Tudo começou com um joguinho
Ele começou a se interessar pelo skate quando tinha 4 anos, por causa do jogo de videogame Tony Hawk’s Pro Skater, criado por uma das maiores lendas do esporte. Foi nessa época também que ele passou a acompanhar as competições dos X-Games pela TV. No ano seguinte, ganhou o primeiro ‘carrinho’ de Natal.
“Comecei a andar mas não fazia nenhuma manobra, só brincava mesmo com o skate”, explica. Isso foi até os 10 anos, quando deixei o skate um pouquinho de lado”, explica ao dizer que nunca deixou de acompanhar a modalidade pela TV. Em paralelo, o carioca dedicava seu tempo a outros esportes, como o judô, no qual já estabelecia uma carreira.
Mas, em 2016, tudo mudou. Ele percebia que a luta o desgastava e tomou um passo importante para o que viria a se tornar a sua profissão: voltar a remar sobre as rodinhas. Nando passou a dedicar grande parte do seu tempo a aprender manobras. A primeira delas foi a um ‘Rock and Roll’, no qual o skatista passa o eixo da frente do skate sobre a borda da pista e volta de costas.
“Senti a sensação de que eu consigo fazer tudo que eu quiser”, descreve o momento. O skatista PCD andava com alguma dificuldade ainda, mas tudo mudou quando conheceu Leo Scott, que se tornaria seu treinador. O instrutor desenvolveu o método de utilização da engala guia para o skate e, com ela, o carioca passou a fazer o mapeamento antes de dropar a pista e executar as manobras.
“Antes eu não fazia esse reconhecimento, eu contava os passos, mas a gente percebeu que não estava dando muito certo. E com a bengala, eu consigo sentir as transições e os obstáculos melhor”, afirma.
‘Escape’
Como bem disse, o skatista PCD conta que não achava que se tornaria profissional, mas fica implícito que seu talento e a dedicação no esporte o levou até onde está hoje. Ele roda o Brasil competindo, e já até foi disputar um campeonato na Espanha.
Dentro da modalidade ele encontrou uma válvula de escape, um jeito de extravasar os problemas que enfrentamos na vida. “Quando estou chateado, pego o skate e vou para a pista. Às vezes eu vou sozinho e fico tranquilão, boto uma música e fico lá andando”, descreve.
A paixão que ele tem pelo esporte é o que o motiva a seguir em frente e o mantém disciplinado com os treinos. Todos os dias, ele vai à academia e treina sobre as rodinhas. O skatista também faz acompanhamento com fisioterapia, e quando está próximo das competições, aperta também às vezes que dropa as rampas.

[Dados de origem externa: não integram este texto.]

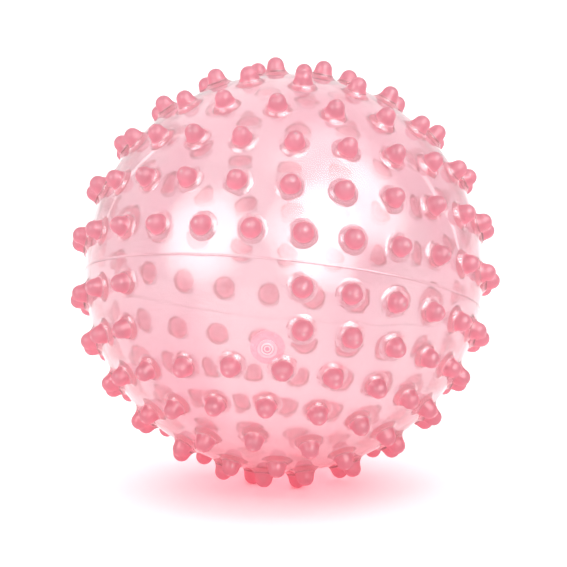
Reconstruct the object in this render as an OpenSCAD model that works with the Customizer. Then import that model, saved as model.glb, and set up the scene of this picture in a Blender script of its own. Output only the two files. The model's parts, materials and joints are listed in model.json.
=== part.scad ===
// Sensory ball: a soft inflatable ball covered in blunt bell-shaped knobs.
// It lies on three knob tips, and a small plug pulls out of a seat bonded in its skin.

/* [Ball] */
// Diameter over the knob tips
ball_d = 200; // [160:1:300]
// Thickness of the moulded skin
skin_wall = 1.2; // [1:0.1:2.5]
// Latitude of the mould parting line, in degrees
seam_lat = -5.5; // [-8:0.1:8]
// Width of the raised parting line
seam_w = 1.2; // [0.8:0.1:2]
// Height of the parting line above the skin
seam_h = 0.25; // [0.1:0.05:0.4]

/* [Knobs] */
// Height of a knob above the skin
knob_h = 7.8; // [6:0.1:10]
// Diameter of the round tip
tip_d = 7.8; // [6:0.1:9]
// Draft of the sides under the tip, in degrees
draft = 9; // [4:1:14]
// Radius of the hollow curve that flares the sides into the skin
flare_r = 4.5; // [3:0.1:5.5]
// Depth under the skin where the flare would level out, which leaves a faint edge round it
flare_sink = 0.15; // [0.05:0.05:0.3]

/* [Bare patch] */
// Number of rows under the parting line that the patch crosses
bare_rows = 2; // [0:1:2]
// Number of knobs left out of each of those rows
bare_knobs = 3; // [0:1:6]

/* [Valve] */
// Latitude of the valve, in degrees
valve_lat = -30.2; // [-31:0.1:-29]
// Longitude of the valve, in degrees
valve_lon = -2.9; // [-5:0.1:-2]
// Diameter of the seat face that shows in the skin
seat_d = 8.6; // [7.8:0.1:9]
// Height of the seat face above the skin
seat_h = 0.3; // [0.1:0.1:0.6]
// Diameter of the flange bonded under the skin
flange_d = 15; // [12:0.5:20]
// Thickness of the flange
flange_t = 1.4; // [1:0.1:2.5]
// Outer diameter of the tube below the flange
tube_d = 6.4; // [5.4:0.1:8]
// Length of the tube below the flange
tube_len = 6; // [4:0.5:12]
// Diameter of the plug stem
stem_d = 3.2; // [2.4:0.1:3.6]
// Length of the plug stem
stem_len = 7.5; // [5:0.5:12]
// Diameter of the plug head
head_d = 5.6; // [5:0.1:6.2]
// Thickness of the plug head
head_t = 1.1; // [0.9:0.1:1.5]
// Height that the plug head stands above the seat face
head_rise = 0.2; // [0.1:0.05:0.4]
// Diameter of the sunk face inside the plug head's rim
face_d = 3.8; // [3:0.1:4]
// Depth of the sunk face
face_h = 0.3; // [0.1:0.05:0.4]
// Diameter of the dimple in the middle of the sunk face
dimple_d = 1.9; // [1:0.1:2.2]
// Depth of the dimple
dimple_h = 0.5; // [0.3:0.1:0.7]

/* [Fits] */
// Radial clearance of the plug stem in the seat
stem_fit = 0.05; // [0.02:0.01:0.1]
// Radial gap round the plug head
head_fit = 0.15; // [0.1:0.01:0.25]
// Gap under the plug head
head_gap = 0.05; // [0.02:0.01:0.1]
// Glue line between the seat and the skin
glue_gap = 0.05; // [0.02:0.01:0.1]
// Bevel of the plug's edges
bevel = 0.3; // [0.1:0.05:0.4]

/* [Hidden] */
$fn = 48;
ball_fn = 240;
overrun = 1;

skin_r = ball_d / 2 - knob_h;
inner_r = skin_r - skin_wall;
tip_r = tip_d / 2;
tip_lift = skin_r + knob_h - tip_r;

// Depth that a knob is rooted in the skin, as a share of the skin's thickness
root_share = 0.6;
root = root_share * skin_wall;

// Places of the knob rows between the parting line and a pole
row_shares = [0.08, 0.215, 0.355, 0.50, 0.66, 0.83];
// Number of knobs in each row, above and below the parting line
upper_counts = [26, 24, 22, 17, 12, 7];
lower_counts = [26, 24, 21, 17, 11, 6];
// Place of the first knob of each row, in shares of that row's spacing
upper_start_shares = [0.29, 0.96, 0.96, 0.60, 0.00, 0.38];
lower_start_shares = [0.38, 0.46, 0.15, 0.91, 0.77, 0.22];
// Share by which the rows bow towards the poles at the two sides of the ball
bow_share = 0.13;
// Longitude where the rows bow least, in degrees
bow_lon = 1.5;
// Row and number of the three lower knobs that the ball lies on
rest_knobs = [[4, 4], [5, 2], [5, 3]];

function row_lon(side, row, k) = side > 0
    ? (k + upper_start_shares[row]) * 360 / upper_counts[row]
    : (k + lower_start_shares[row]) * 360 / lower_counts[row];

// The bow fades from the parting line to the poles, where the rows are true circles
function row_lat(side, row, lon) =
    seam_lat + (side * 90 - seam_lat) * row_shares[row]
    * (1 + bow_share * (1 - pow(row_shares[row], 2)) * pow(sin(lon - bow_lon), 2));

// Knobs that a row keeps: the bare patch takes the last ones of the rows under the line
function row_knobs(side, row) = side > 0
    ? upper_counts[row]
    : lower_counts[row] - (row < bare_rows ? bare_knobs : 0);

// Latitude and longitude of every knob: one on each pole, and the rows between
knob_places = concat(
    [[90, 0], [-90, 0]],
    [
        for (side = [1, -1])
        for (row = [0 : len(row_shares) - 1])
        for (k = [0 : row_knobs(side, row) - 1])
        let (lon = row_lon(side, row, k))
        [row_lat(side, row, lon), lon]
    ]);

function direction(lat, lon) = [cos(lat) * sin(lon), -cos(lat) * cos(lon), sin(lat)];

// The ball lies along the normal of the plane through its three lowest knob tips
rest_tips = [
    for (k = rest_knobs)
    let (lon = row_lon(-1, k[0], k[1]))
    direction(row_lat(-1, k[0], lon), lon)
];
rest_cross = cross(rest_tips[1] - rest_tips[0], rest_tips[2] - rest_tips[0]);
rest_dir = rest_cross / norm(rest_cross) * sign(rest_cross * rest_tips[0]);
rest_lat = asin(rest_dir[2]);
rest_lon = atan2(rest_dir[0], -rest_dir[1]);

// Leans the ball from its poles onto the three knobs that it lies on
module at_rest() {
    rotate([0, 0, rest_lon])
        rotate([90 + rest_lat, 0, 0])
        rotate([0, 0, -rest_lon])
        children();
}

// Carries what stands at the upper pole to a latitude and longitude
module placed(lat, lon) {
    rotate([0, 0, lon]) rotate([90 - lat, 0, 0]) children();
}

// Half section of a knob: a round tip, drafted sides and a hollow flare. The flare touches
// the sides, whose outward normal is side_dir, and a ball a little smaller than the skin.
module knob_section() {
    side_dir = [cos(draft), sin(draft)];
    down_dir = [sin(draft), -cos(draft)];
    level_r = skin_r - flare_sink;
    flare_reach = level_r + flare_r;
    flare_out = tip_r + flare_r + tip_lift * sin(draft);
    flare_up = sqrt(pow(flare_reach, 2) - pow(flare_out, 2));
    flare_mid = flare_out * side_dir - flare_up * down_dir;
    flare_foot = flare_mid * level_r / flare_reach;
    intersection() {
        translate([0, skin_r - root]) square([flare_mid[0], root + knob_h]);
        union() {
            translate([0, tip_lift]) circle(r = tip_r);
            difference() {
                polygon([
                    [0, 0],
                    [0, tip_lift],
                    [0, tip_lift] + tip_r * side_dir,
                    flare_mid - flare_r * side_dir,
                    flare_mid,
                    flare_foot
                ]);
                translate(flare_mid) circle(r = flare_r);
            }
        }
    }
}

module knob() {
    rotate_extrude() knob_section();
}

// Raised line where the two halves of the mould met
module parting_line() {
    seam_curve_r = (pow(seam_w / 2, 2) + pow(seam_h, 2)) / (2 * seam_h);
    rotate_extrude($fn = ball_fn)
        rotate([0, 0, seam_lat])
        translate([skin_r + seam_h - seam_curve_r, 0])
        circle(r = seam_curve_r);
}

// One hollow moulding: the skin, its knobs and its parting line
module ball_skin() {
    color("#f7a8b4")
        at_rest()
        difference() {
            union() {
                sphere(r = skin_r, $fn = ball_fn);
                parting_line();
                for (place = knob_places) placed(place[0], place[1]) knob();
            }
            sphere(r = inner_r, $fn = ball_fn);
            placed(valve_lat, valve_lon)
                translate([0, 0, inner_r - overrun])
                cylinder(d = seat_d, h = skin_wall + 2 * overrun);
        }
}

// Heights of the valve along its own axis, from the centre of the ball
seat_top = skin_r + seat_h;
plug_top = seat_top + head_rise;
head_base = plug_top - head_t;
recess_floor = head_base - head_gap;
flange_low = sqrt(pow(inner_r, 2) - pow(flange_d / 2, 2)) - flange_t;

// Soft bush bonded in the skin, with a recess for the plug's head
module valve_seat() {
    color("#fbdfe3")
        at_rest()
        placed(valve_lat, valve_lon)
        difference() {
            union() {
                translate([0, 0, recess_floor - flange_t])
                    cylinder(d = seat_d - 2 * glue_gap, h = seat_top - recess_floor + flange_t);
                intersection() {
                    translate([0, 0, flange_low]) cylinder(d = flange_d, h = inner_r - flange_low);
                    sphere(r = inner_r - glue_gap, $fn = ball_fn);
                }
                translate([0, 0, flange_low - tube_len]) cylinder(d = tube_d, h = tube_len + flange_t);
            }
            translate([0, 0, recess_floor])
                cylinder(d = head_d + 2 * head_fit, h = head_t + head_gap + overrun);
            translate([0, 0, flange_low - tube_len - overrun])
                cylinder(d = stem_d + 2 * stem_fit, h = tube_len + flange_t + skin_wall + 2 * overrun);
        }
}

// Push-in plug: a flat head with a rim and a dimple, and a stem with a bevelled end
module valve_plug() {
    color("#ffe9ec")
        at_rest()
        placed(valve_lat, valve_lon)
        difference() {
            union() {
                translate([0, 0, head_base]) cylinder(d = head_d, h = head_t - bevel);
                translate([0, 0, plug_top - bevel])
                    cylinder(d1 = head_d, d2 = head_d - 2 * bevel, h = bevel);
                translate([0, 0, head_base - stem_len + bevel])
                    cylinder(d = stem_d, h = stem_len - bevel);
                translate([0, 0, head_base - stem_len])
                    cylinder(d1 = stem_d - 2 * bevel, d2 = stem_d, h = bevel);
            }
            translate([0, 0, plug_top - face_h]) cylinder(d = face_d, h = face_h + overrun);
            translate([0, 0, plug_top - face_h - dimple_h])
                cylinder(d = dimple_d, h = dimple_h + overrun);
        }
}

ball_skin();
valve_seat();
valve_plug();
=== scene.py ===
"""Soft vinyl sensory ball on a white studio floor.

The ball is one hollow moulding of clear tinted vinyl, with a seat bonded in its skin and a plug in
that seat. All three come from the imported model, and this script gives them their finishes, the
floor that they lie on, the lamps and the camera.
"""

import json
import logging
import math
from dataclasses import dataclass, field, replace
from enum import Enum

import bpy
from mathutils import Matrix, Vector

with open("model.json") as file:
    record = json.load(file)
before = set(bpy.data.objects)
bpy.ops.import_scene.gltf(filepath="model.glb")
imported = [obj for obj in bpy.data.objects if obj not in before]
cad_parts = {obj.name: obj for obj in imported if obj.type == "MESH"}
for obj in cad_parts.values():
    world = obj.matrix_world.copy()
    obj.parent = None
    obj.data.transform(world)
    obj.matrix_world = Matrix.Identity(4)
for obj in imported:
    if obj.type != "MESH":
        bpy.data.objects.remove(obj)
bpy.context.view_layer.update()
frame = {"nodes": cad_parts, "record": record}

PICTURE_SIDE = 567
MM = 0.001
UP = Vector((0, 0, 1))
VINYL_IOR = 1.5
Socket = bpy.types.NodeSocket

log = logging.getLogger("sensory_ball")


class Ray(Enum):
    """Kinds of ray that a white backdrop answers with plain white."""

    CAMERA = "Is Camera Ray"
    GLOSSY = "Is Glossy Ray"
    TRANSMISSION = "Is Transmission Ray"


def deselect() -> None:
    """Clears the selection, so that an operator acts on nothing that it shouldn't."""
    bpy.ops.object.select_all(action="DESELECT")


def heading(azimuth: float, elevation: float) -> Vector:
    """Gives a direction seen from the ball.

    Args:
        azimuth: Angle in degrees, from -Y towards +X.
        elevation: Height angle in degrees.

    Returns:
        The unit vector.
    """
    a, e = math.radians(azimuth), math.radians(elevation)
    return Vector((math.sin(a) * math.cos(e), -math.cos(a) * math.cos(e), math.sin(e)))


def add_object(name: str, data: bpy.types.ID) -> bpy.types.Object:
    """Adds an object to the scene.

    Args:
        name: Name of the object.
        data: Its lamp or camera.

    Returns:
        The object.
    """
    holder = bpy.data.objects.new(name, data)
    bpy.context.scene.collection.objects.link(holder)
    return holder


def dress_piece(node: str, vinyl: bpy.types.Material) -> bpy.types.Object:
    """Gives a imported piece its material.

    Args:
        node: Name of the piece.
        vinyl: The material.

    Returns:
        The piece's object.
    """
    piece = frame["nodes"][node]
    for slot in piece.material_slots:
        slot.material = vinyl
    return piece


@dataclass(frozen=True)
class Pattern:
    """A soft noise that changes slowly over a piece.

    Args:
        scale: Its scale, per metre.
        detail: Its detail.
        stretch: How much longer its spots are upwards than sideways.
        low: Level of the noise where its effect starts.
        high: Level of the noise where its effect is full.
    """

    scale: float
    detail: float
    stretch: float = 1.0
    low: float = 0.0
    high: float = 1.0


CLOUDS = Pattern(scale=14, detail=2, stretch=2.5, low=0.42, high=0.62)
RIPPLES = Pattern(scale=38, detail=2)
HANDLING = Pattern(scale=90, detail=3, low=0.35, high=0.65)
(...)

“O skate é uma parada que eu já gostava e queria muito fazer, mas pelo preconceito das pessoas, porque as pessoas falavam que não dava certo, que ia me machucar, que ia ficar inválido numa cama, eu não fazia”, confessa.
Ouvir o seu instinto o levou para o que ele vive hoje e, com a sua história, o carioca busca passar isso para outros colegas deficientes. O que ele quer, além de um dia chegar aos X-Games e aos Jogos Paralímpicos – quando o esporte fizer parte da competição, é continuar incentivando outros deficientes visuais a se jogarem no esporte.
“Se Papai Noel existisse, pediria que mais eficientes visuais viesse para o skate para ver que não é um bicho de sete cabeças, que não é um esporte perigoso como a galera imagina que é”, finaliza.